◆ **REQUIREMENT**:
From the records below, give the number of lines that contain the string "before", without any other text.

◆ **GIVEN DATA**:
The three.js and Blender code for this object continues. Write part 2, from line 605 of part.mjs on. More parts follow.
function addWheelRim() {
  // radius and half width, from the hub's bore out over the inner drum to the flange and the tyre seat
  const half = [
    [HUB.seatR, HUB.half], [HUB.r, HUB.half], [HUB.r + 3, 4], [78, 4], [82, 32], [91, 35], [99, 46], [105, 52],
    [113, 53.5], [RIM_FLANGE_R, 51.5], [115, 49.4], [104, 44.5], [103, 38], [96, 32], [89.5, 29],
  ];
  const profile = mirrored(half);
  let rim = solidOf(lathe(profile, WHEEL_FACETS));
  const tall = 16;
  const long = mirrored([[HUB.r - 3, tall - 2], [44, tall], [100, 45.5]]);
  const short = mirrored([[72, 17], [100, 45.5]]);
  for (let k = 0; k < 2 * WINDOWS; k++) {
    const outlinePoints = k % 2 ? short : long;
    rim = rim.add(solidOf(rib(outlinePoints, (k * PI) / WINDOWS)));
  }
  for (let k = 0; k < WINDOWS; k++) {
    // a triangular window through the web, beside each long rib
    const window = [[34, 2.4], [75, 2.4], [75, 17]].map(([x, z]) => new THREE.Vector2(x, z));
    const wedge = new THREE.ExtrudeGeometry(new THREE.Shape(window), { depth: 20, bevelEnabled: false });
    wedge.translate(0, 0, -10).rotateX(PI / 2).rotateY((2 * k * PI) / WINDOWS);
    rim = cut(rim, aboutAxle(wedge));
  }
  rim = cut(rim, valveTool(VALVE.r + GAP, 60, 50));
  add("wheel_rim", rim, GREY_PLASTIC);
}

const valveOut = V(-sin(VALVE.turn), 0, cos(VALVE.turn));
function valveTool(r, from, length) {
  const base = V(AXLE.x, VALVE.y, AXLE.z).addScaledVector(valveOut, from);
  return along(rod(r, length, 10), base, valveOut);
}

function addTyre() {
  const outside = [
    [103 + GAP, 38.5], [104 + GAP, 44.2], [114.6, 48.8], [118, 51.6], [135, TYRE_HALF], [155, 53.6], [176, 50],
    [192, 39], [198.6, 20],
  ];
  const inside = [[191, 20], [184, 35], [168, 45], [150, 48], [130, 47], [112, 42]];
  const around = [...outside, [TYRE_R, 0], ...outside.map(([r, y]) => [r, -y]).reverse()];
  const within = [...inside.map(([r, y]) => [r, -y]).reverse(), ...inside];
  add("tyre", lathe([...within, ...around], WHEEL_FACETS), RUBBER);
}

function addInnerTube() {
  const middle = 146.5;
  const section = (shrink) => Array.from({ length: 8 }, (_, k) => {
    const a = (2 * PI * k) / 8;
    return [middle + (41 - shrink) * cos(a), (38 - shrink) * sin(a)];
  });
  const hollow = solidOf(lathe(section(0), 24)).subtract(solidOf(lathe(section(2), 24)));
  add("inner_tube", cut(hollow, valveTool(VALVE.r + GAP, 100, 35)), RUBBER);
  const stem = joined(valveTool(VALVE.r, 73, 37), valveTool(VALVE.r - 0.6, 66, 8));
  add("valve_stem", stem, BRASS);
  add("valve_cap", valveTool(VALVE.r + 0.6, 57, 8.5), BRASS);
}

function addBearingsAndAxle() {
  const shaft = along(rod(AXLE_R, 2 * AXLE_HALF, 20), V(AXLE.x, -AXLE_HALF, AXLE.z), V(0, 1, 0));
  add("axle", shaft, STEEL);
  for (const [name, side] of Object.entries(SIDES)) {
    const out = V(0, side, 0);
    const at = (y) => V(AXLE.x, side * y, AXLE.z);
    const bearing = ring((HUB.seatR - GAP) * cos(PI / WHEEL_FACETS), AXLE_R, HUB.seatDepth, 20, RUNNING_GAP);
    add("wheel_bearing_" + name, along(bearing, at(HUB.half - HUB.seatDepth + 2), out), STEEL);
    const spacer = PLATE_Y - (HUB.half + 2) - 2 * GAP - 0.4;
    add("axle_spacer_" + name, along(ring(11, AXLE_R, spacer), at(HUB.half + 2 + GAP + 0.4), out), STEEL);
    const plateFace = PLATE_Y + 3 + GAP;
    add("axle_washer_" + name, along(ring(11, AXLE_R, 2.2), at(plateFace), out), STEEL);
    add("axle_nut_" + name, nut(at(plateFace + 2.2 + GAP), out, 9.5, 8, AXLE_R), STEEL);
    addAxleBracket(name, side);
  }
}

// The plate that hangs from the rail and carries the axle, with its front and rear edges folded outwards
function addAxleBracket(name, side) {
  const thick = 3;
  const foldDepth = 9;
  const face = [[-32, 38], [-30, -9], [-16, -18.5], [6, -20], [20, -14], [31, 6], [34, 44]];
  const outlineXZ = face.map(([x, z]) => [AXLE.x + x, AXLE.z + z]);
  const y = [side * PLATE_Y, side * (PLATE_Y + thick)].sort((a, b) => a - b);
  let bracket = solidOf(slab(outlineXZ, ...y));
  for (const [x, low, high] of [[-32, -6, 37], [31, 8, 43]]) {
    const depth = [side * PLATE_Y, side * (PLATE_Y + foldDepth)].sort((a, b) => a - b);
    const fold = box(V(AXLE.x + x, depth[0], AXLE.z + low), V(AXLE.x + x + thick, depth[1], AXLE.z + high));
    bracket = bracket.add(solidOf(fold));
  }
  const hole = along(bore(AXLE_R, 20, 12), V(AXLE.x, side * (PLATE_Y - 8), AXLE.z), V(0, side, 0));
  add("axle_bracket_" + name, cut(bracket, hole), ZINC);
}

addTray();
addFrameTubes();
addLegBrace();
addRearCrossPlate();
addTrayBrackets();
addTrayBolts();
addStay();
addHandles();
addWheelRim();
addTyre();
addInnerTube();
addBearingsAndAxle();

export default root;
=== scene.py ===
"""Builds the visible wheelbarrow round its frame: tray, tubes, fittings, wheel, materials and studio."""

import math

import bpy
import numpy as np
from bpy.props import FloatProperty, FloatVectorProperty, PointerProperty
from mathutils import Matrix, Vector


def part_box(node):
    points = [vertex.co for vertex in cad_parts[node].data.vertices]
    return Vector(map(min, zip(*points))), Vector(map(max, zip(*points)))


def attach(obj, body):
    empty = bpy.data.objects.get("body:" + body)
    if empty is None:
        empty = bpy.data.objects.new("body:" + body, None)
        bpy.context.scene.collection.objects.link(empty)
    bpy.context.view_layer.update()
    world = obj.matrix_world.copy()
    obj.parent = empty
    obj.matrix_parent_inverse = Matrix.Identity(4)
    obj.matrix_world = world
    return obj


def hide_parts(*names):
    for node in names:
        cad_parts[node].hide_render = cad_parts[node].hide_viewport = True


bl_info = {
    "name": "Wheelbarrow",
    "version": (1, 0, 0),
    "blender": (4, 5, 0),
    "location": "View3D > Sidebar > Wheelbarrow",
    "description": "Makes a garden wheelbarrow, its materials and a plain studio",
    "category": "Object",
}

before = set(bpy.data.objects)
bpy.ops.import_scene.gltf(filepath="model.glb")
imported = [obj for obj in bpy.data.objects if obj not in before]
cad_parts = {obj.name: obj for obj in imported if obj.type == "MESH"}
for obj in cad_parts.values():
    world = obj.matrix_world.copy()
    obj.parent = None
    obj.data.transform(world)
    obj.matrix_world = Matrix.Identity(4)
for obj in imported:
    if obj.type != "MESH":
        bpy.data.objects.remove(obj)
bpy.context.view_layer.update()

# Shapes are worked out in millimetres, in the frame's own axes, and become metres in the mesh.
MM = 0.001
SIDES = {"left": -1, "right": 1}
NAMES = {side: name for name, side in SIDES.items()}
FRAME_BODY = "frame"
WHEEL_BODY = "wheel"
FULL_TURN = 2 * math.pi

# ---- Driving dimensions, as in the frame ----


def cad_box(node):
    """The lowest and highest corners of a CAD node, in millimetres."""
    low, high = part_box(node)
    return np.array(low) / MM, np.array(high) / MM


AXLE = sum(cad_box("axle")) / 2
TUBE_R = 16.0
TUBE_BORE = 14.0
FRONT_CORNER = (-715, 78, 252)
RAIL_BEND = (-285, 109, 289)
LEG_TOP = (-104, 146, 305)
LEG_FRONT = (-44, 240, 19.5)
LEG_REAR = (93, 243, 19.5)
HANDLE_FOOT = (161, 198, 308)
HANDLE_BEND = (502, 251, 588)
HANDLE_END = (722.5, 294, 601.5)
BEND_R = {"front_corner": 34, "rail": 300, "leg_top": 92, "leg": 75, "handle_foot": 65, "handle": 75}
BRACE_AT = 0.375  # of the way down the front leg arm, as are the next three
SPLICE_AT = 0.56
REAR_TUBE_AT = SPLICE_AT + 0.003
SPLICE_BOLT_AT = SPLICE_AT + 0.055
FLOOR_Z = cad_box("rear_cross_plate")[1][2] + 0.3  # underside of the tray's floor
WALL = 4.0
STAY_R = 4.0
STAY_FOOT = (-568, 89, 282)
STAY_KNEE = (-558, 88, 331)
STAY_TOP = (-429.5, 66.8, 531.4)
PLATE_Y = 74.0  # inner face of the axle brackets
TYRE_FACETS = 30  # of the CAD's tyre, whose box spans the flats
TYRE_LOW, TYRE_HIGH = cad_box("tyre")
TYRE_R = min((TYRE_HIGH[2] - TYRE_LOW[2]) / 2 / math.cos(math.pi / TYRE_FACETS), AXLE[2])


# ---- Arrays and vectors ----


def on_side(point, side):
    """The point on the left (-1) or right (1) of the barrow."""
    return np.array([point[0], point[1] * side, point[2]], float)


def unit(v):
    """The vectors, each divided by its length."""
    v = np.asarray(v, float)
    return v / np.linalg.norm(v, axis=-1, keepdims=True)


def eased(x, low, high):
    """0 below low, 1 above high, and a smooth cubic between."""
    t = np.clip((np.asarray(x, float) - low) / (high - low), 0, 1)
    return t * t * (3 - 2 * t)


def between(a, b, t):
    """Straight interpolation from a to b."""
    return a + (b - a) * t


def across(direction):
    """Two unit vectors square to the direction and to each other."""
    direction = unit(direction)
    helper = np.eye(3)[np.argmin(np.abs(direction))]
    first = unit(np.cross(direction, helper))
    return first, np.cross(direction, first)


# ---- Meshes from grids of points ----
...
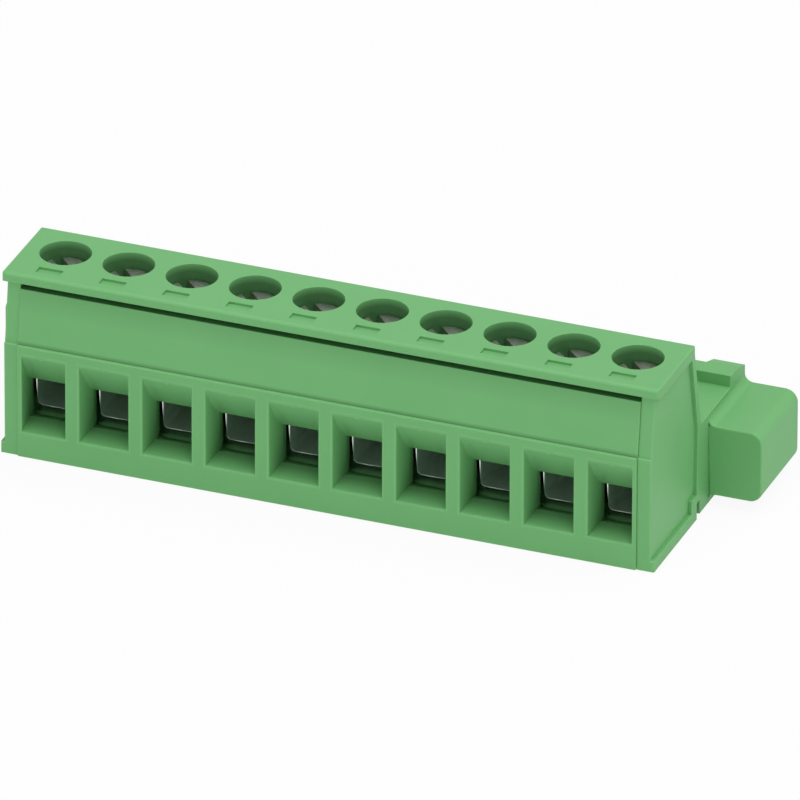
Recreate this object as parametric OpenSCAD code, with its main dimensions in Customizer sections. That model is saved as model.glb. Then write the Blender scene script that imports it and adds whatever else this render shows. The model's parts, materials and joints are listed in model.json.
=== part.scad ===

◆ **WRITTEN SOLUTION**:
2